-- INSTRUCTIONS FOR THE TASK --
Copy out each line below exactly as it appears.

——

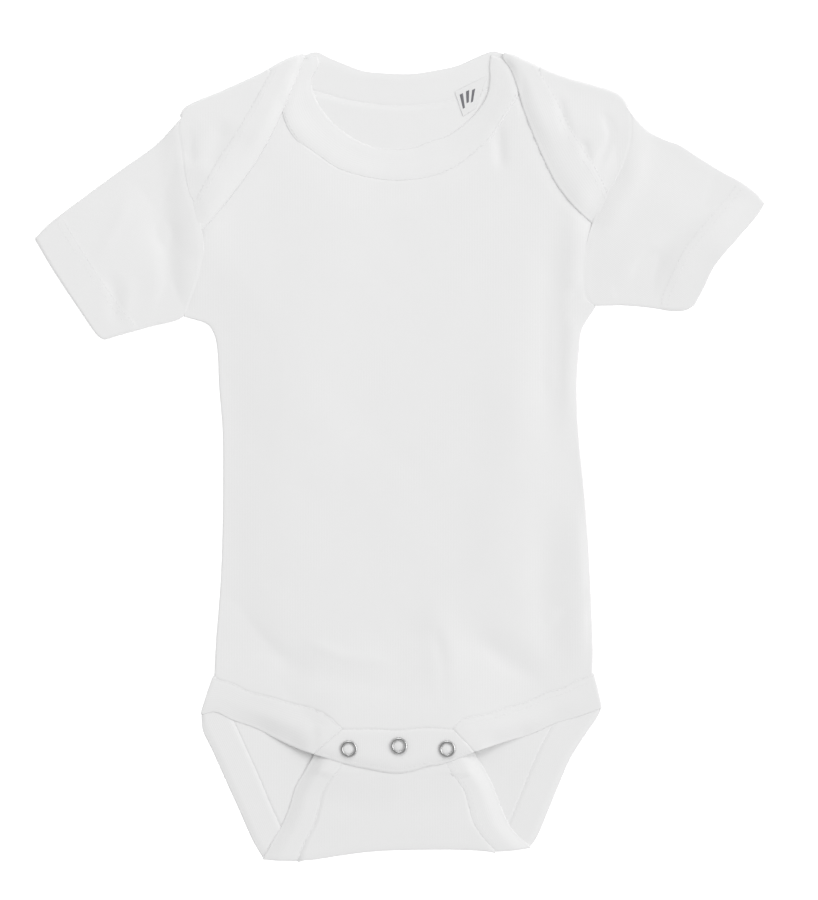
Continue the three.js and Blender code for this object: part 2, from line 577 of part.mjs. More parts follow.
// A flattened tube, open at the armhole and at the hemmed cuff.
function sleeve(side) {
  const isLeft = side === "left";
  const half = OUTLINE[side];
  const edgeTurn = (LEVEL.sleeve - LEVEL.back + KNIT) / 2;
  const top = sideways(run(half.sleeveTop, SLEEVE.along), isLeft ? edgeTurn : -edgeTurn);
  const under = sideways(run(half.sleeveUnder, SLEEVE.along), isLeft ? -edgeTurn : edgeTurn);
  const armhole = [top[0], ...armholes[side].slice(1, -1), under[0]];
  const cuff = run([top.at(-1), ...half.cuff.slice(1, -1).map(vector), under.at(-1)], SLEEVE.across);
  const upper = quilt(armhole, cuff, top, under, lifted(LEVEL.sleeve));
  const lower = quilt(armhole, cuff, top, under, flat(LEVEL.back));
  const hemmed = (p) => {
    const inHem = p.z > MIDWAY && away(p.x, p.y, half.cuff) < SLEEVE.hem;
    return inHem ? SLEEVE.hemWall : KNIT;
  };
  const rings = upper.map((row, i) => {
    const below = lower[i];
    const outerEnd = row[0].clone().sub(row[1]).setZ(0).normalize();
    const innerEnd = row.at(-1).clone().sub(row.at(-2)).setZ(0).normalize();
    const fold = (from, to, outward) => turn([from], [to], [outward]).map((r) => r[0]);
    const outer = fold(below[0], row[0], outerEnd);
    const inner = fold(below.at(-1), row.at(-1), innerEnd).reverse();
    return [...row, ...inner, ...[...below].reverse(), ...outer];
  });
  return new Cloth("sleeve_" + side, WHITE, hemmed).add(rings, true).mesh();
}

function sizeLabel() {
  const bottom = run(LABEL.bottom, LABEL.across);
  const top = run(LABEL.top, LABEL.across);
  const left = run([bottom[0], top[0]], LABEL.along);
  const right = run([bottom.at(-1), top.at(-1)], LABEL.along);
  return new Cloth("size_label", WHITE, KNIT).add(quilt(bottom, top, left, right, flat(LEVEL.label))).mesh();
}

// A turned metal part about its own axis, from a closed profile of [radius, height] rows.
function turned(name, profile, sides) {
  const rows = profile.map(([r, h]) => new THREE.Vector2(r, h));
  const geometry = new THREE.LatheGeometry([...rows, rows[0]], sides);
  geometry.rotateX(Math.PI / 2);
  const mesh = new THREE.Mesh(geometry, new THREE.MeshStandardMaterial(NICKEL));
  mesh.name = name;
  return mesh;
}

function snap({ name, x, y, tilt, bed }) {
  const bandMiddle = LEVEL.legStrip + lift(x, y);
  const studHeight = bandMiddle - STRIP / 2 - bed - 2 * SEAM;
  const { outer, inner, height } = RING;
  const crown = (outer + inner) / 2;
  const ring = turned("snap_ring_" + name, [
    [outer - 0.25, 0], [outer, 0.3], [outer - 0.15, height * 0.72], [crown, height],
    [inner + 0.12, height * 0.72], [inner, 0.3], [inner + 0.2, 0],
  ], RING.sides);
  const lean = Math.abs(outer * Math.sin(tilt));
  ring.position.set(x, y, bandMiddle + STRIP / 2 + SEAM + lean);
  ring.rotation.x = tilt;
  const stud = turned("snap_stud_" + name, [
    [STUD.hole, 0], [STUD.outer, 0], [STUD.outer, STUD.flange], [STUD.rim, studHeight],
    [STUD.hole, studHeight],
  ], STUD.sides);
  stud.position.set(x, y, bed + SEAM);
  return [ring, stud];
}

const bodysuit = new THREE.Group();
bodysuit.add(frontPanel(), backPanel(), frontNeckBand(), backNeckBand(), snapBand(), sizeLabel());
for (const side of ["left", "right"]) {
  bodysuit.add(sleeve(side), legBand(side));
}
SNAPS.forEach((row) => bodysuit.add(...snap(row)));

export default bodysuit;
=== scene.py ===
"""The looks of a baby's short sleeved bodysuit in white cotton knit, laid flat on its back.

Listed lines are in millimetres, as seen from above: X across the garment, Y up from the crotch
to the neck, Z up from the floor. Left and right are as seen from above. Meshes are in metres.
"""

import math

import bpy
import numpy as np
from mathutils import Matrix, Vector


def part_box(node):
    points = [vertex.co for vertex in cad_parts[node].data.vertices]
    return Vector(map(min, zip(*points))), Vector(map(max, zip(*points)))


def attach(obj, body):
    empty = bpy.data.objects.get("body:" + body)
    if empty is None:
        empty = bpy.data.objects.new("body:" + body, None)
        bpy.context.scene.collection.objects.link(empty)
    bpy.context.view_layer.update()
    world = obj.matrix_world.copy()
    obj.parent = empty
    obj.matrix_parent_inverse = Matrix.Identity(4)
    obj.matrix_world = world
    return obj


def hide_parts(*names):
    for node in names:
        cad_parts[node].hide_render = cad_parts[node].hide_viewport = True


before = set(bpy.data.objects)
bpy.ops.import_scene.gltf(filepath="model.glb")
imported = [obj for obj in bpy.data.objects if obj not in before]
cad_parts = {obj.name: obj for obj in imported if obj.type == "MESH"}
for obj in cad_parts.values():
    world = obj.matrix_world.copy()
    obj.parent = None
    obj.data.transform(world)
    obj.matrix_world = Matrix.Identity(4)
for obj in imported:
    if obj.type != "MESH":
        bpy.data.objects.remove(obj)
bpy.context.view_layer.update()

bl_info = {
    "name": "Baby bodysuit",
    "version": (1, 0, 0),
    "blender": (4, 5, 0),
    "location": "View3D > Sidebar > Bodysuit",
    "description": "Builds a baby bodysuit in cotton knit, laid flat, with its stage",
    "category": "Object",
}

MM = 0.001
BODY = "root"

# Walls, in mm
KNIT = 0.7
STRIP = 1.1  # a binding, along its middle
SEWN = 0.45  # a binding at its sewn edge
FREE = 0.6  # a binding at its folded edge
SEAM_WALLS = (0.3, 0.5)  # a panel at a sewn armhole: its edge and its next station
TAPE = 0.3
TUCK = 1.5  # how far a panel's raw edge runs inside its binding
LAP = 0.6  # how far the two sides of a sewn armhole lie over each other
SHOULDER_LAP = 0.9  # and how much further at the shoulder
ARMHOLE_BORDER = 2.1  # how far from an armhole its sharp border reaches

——

-- EXERCISE OUTPUT --
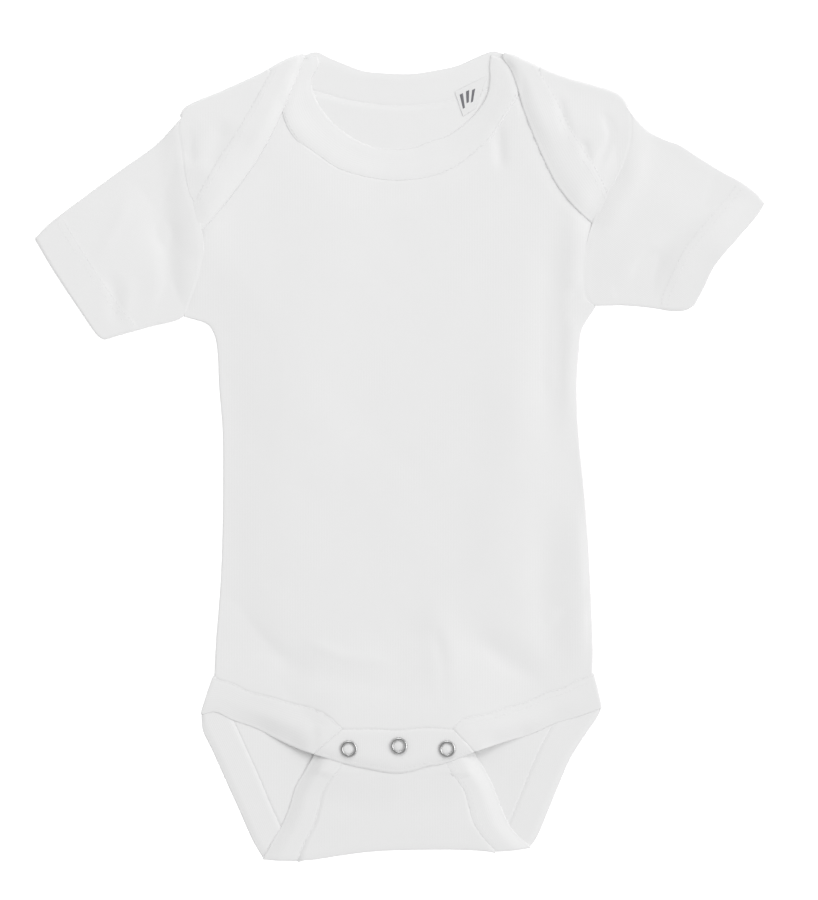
Continue the three.js and Blender code for this object: part 2, from line 577 of part.mjs. More parts follow.
// A flattened tube, open at the armhole and at the hemmed cuff.
function sleeve(side) {
  const isLeft = side === "left";
  const half = OUTLINE[side];
  const edgeTurn = (LEVEL.sleeve - LEVEL.back + KNIT) / 2;
  const top = sideways(run(half.sleeveTop, SLEEVE.along), isLeft ? edgeTurn : -edgeTurn);
  const under = sideways(run(half.sleeveUnder, SLEEVE.along), isLeft ? -edgeTurn : edgeTurn);
  const armhole = [top[0], ...armholes[side].slice(1, -1), under[0]];
  const cuff = run([top.at(-1), ...half.cuff.slice(1, -1).map(vector), under.at(-1)], SLEEVE.across);
  const upper = quilt(armhole, cuff, top, under, lifted(LEVEL.sleeve));
  const lower = quilt(armhole, cuff, top, under, flat(LEVEL.back));
  const hemmed = (p) => {
    const inHem = p.z > MIDWAY && away(p.x, p.y, half.cuff) < SLEEVE.hem;
    return inHem ? SLEEVE.hemWall : KNIT;
  };
  const rings = upper.map((row, i) => {
    const below = lower[i];
    const outerEnd = row[0].clone().sub(row[1]).setZ(0).normalize();
    const innerEnd = row.at(-1).clone().sub(row.at(-2)).setZ(0).normalize();
    const fold = (from, to, outward) => turn([from], [to], [outward]).map((r) => r[0]);
    const outer = fold(below[0], row[0], outerEnd);
    const inner = fold(below.at(-1), row.at(-1), innerEnd).reverse();
    return [...row, ...inner, ...[...below].reverse(), ...outer];
  });
  return new Cloth("sleeve_" + side, WHITE, hemmed).add(rings, true).mesh();
}

function sizeLabel() {
  const bottom = run(LABEL.bottom, LABEL.across);
  const top = run(LABEL.top, LABEL.across);
  const left = run([bottom[0], top[0]], LABEL.along);
  const right = run([bottom.at(-1), top.at(-1)], LABEL.along);
  return new Cloth("size_label", WHITE, KNIT).add(quilt(bottom, top, left, right, flat(LEVEL.label))).mesh();
}

// A turned metal part about its own axis, from a closed profile of [radius, height] rows.
function turned(name, profile, sides) {
  const rows = profile.map(([r, h]) => new THREE.Vector2(r, h));
  const geometry = new THREE.LatheGeometry([...rows, rows[0]], sides);
  geometry.rotateX(Math.PI / 2);
  const mesh = new THREE.Mesh(geometry, new THREE.MeshStandardMaterial(NICKEL));
  mesh.name = name;
  return mesh;
}

function snap({ name, x, y, tilt, bed }) {
  const bandMiddle = LEVEL.legStrip + lift(x, y);
  const studHeight = bandMiddle - STRIP / 2 - bed - 2 * SEAM;
  const { outer, inner, height } = RING;
  const crown = (outer + inner) / 2;
  const ring = turned("snap_ring_" + name, [
    [outer - 0.25, 0], [outer, 0.3], [outer - 0.15, height * 0.72], [crown, height],
    [inner + 0.12, height * 0.72], [inner, 0.3], [inner + 0.2, 0],
  ], RING.sides);
  const lean = Math.abs(outer * Math.sin(tilt));
  ring.position.set(x, y, bandMiddle + STRIP / 2 + SEAM + lean);
  ring.rotation.x = tilt;
  const stud = turned("snap_stud_" + name, [
    [STUD.hole, 0], [STUD.outer, 0], [STUD.outer, STUD.flange], [STUD.rim, studHeight],
    [STUD.hole, studHeight],
  ], STUD.sides);
  stud.position.set(x, y, bed + SEAM);
  return [ring, stud];
}

const bodysuit = new THREE.Group();
bodysuit.add(frontPanel(), backPanel(), frontNeckBand(), backNeckBand(), snapBand(), sizeLabel());
for (const side of ["left", "right"]) {
  bodysuit.add(sleeve(side), legBand(side));
}
SNAPS.forEach((row) => bodysuit.add(...snap(row)));

export default bodysuit;
=== scene.py ===
"""The looks of a baby's short sleeved bodysuit in white cotton knit, laid flat on its back.

Listed lines are in millimetres, as seen from above: X across the garment, Y up from the crotch
to the neck, Z up from the floor. Left and right are as seen from above. Meshes are in metres.
"""

import math

import bpy
import numpy as np
from mathutils import Matrix, Vector


def part_box(node):
    points = [vertex.co for vertex in cad_parts[node].data.vertices]
    return Vector(map(min, zip(*points))), Vector(map(max, zip(*points)))


def attach(obj, body):
    empty = bpy.data.objects.get("body:" + body)
    if empty is None:
        empty = bpy.data.objects.new("body:" + body, None)
        bpy.context.scene.collection.objects.link(empty)
    bpy.context.view_layer.update()
    world = obj.matrix_world.copy()
    obj.parent = empty
    obj.matrix_parent_inverse = Matrix.Identity(4)
    obj.matrix_world = world
    return obj


def hide_parts(*names):
    for node in names:
        cad_parts[node].hide_render = cad_parts[node].hide_viewport = True


before = set(bpy.data.objects)
bpy.ops.import_scene.gltf(filepath="model.glb")
imported = [obj for obj in bpy.data.objects if obj not in before]
cad_parts = {obj.name: obj for obj in imported if obj.type == "MESH"}
for obj in cad_parts.values():
    world = obj.matrix_world.copy()
    obj.parent = None
    obj.data.transform(world)
    obj.matrix_world = Matrix.Identity(4)
for obj in imported:
    if obj.type != "MESH":
        bpy.data.objects.remove(obj)
bpy.context.view_layer.update()

bl_info = {
    "name": "Baby bodysuit",
    "version": (1, 0, 0),
    "blender": (4, 5, 0),
    "location": "View3D > Sidebar > Bodysuit",
    "description": "Builds a baby bodysuit in cotton knit, laid flat, with its stage",
    "category": "Object",
}

MM = 0.001
BODY = "root"

# Walls, in mm
KNIT = 0.7
STRIP = 1.1  # a binding, along its middle
SEWN = 0.45  # a binding at its sewn edge
FREE = 0.6  # a binding at its folded edge
SEAM_WALLS = (0.3, 0.5)  # a panel at a sewn armhole: its edge and its next station
TAPE = 0.3
TUCK = 1.5  # how far a panel's raw edge runs inside its binding
LAP = 0.6  # how far the two sides of a sewn armhole lie over each other
SHOULDER_LAP = 0.9  # and how much further at the shoulder
ARMHOLE_BORDER = 2.1  # how far from an armhole its sharp border reaches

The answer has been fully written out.